Books like Faces of Evil were never produced by Wizards of the Coast. There were no stats, no feats, no magical spells or items. It was completely bereft of "crunchy bits." It is entirely devoted to running and designing fiends with deep motivations and drives. It is all about the various races of fiends, their goals, characteristics, and psychologies. And I found it to be interesting, insightful, and just plain fun setting material that adds to the depth and dynamism of Planescape (and indeed, any campaign that might feature a fiend or two).

This is quite saddening, because the mighty and vaunted Wizards of the Coast had ten years to put out good setting material for 3.0/.5, and they simply failed. Not since Palladium Books put out a thousand-and-one sourcebooks full of toys for RIFTS, and Pete Overton started his Quality in RIFTS page has there been such a need for a good, hard, and critical look at both an roleplaying system and company.

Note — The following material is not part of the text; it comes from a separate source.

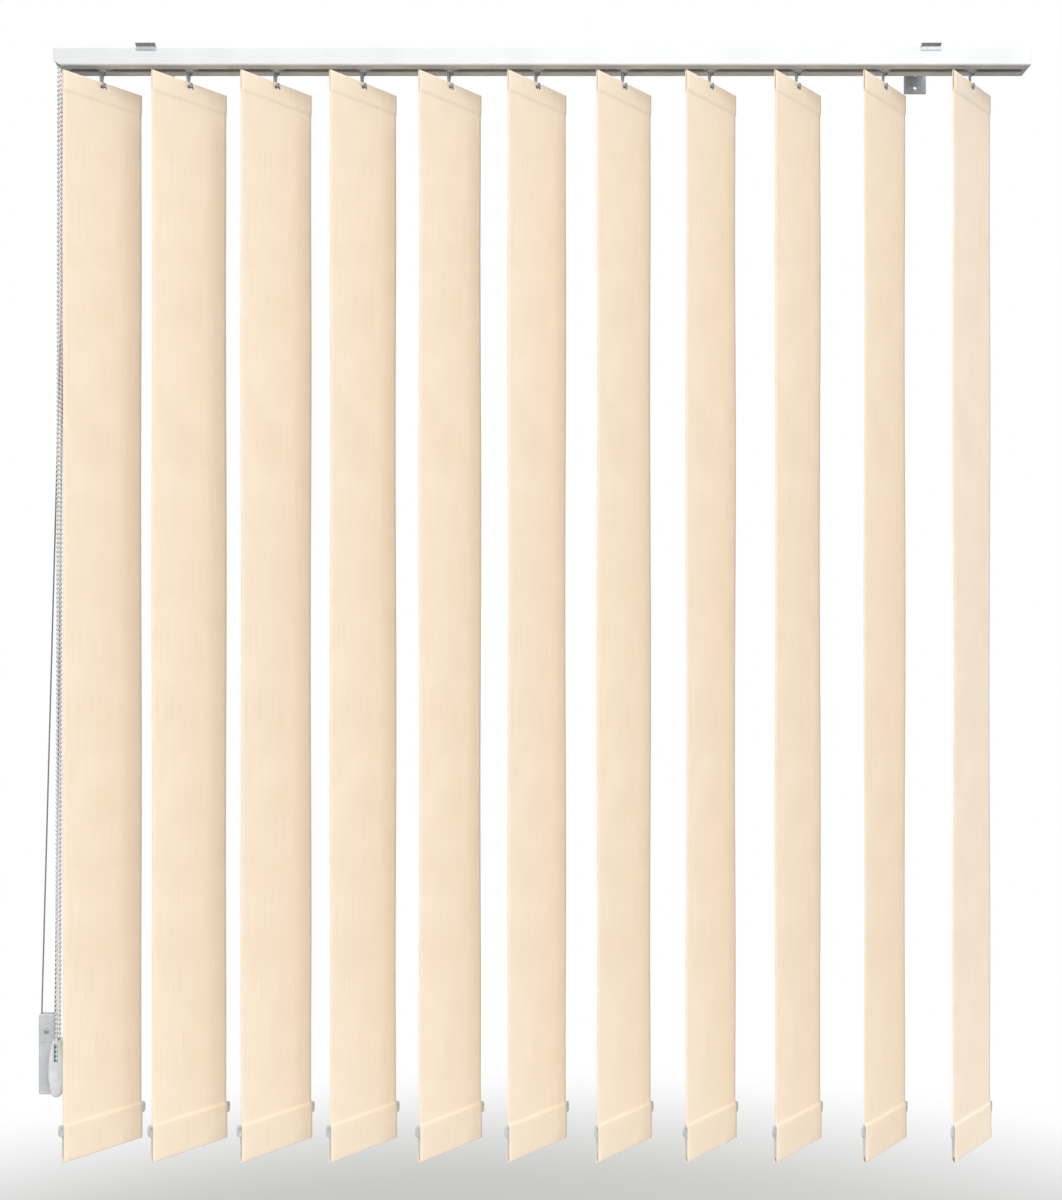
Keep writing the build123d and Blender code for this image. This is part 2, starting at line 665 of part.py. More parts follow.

By looking backward at the past, and comparing it to the present, it is swiftly became apparent that the quality of role-playing material has been drastically diminishing. Yeah, we have beautiful books with great (if unrealistic or inaccurate) artwork, and tons of cool ways to customize your characters, there are simply too many spells, prestige classes, alternative classes (that overpower the core ones), feats, and magic items, making 3.5 D&D the twinked-out munchkin-player's wet dream, but everyone else who is interested in character development and acting in-character is left in the dust chewing sand. Then along came Fourth Edition, with drastic changes to setting material and a system that is rife with disassociated mechanics that make for an unrealistic and non-immersive gaming experience.

These days, without any of the "crunch," a lot of younger gamers might look at a book like Faces of Evil and say, "What a rip-off! There's no weapons, stats, or feats! There's no new items or spells! It's all boring stuff!" I believe its easier to come up with a dozen new feats and spells than it is to detail the psychological motivations for just one unique race of supernatural monsters, let alone many. After reading magnificent books like this, which enriched the settings and inspired me as a DM, the plethora of toy-centric splatbooks issued by Wizards of the Coast were extremely disappointing.

Many OD&D gamers dislike much of the stuff issued by TSR during this era, because they seem to believe it was all about pushing their gaming worlds and selling more books. They might argue that books like Faces of Evil were unnecessary, and that they didn't really enhance the hobby in any way. Why do we need an entire boxed set for Waterdeep when I can just design my own city?

While the OD&D gamers may have a point, I'd like to remind them that they began playing before Waterdeep was anything more than a brief mention in Ed Greenwood's articles in Dungeon and Dragon magazines. When I started playing, Waterdeep was far more fleshed out and realized than anything I could have cobbled together at age 12. It was very much the same for other D&D settings. We could design our own settings, but often, we fell in love with the established ones, and wanted to explore them vicariously through our characters. Thus, for us, books like Faces of Evil helped our games by making the world more real--they inspired the Dungeon Master to broaden and deepen the setting and characters. For me, as a kid, D&D wasn't about a ten-foot pole or pit traps, but about visiting impossible places, exploring strange new lands, and interacting with characters unlike anything we could meet in our average, day-to-day lives.


Kevin Mac said...

I pretty much missed the majority of 2nd ed. days, but there was some good stuff thst came out.

Dave Cesarano said...

I think my entire roleplaying philosophy is heavily influenced by 2nd Edition, plus some healthy doses of White Wolf and Palladium games' stuff. When we first started in 6th grade, it was pretty old school style--rolling 3d6 for stats, seeing characters killed off constantly, crawling through dungeons. But by the time we hit 2nd Edition (and stopped with "Classic D&D") I was 13 or so, and we started doing more story-arc-based gaming; by then we also focused less on dungeon exploration and more on interaction with established settings (travel, intrigue, trading, politics, etc). A lot of that came from the ultra-detailed boxed sets and sourcebooks that TSR started churning out during the late 80s and through the 1990s. A lot of it was junk, but some of it was great.

When I compare it to setting books that exist for 3.X, I'm really disappointed. I remember buying the Waterdeep guide for 3.5 and actually returning it for my money back because it was worthless to me (it was mostly feats, spells, and items with very little setting material compared to the 2nd edition boxed set for the city).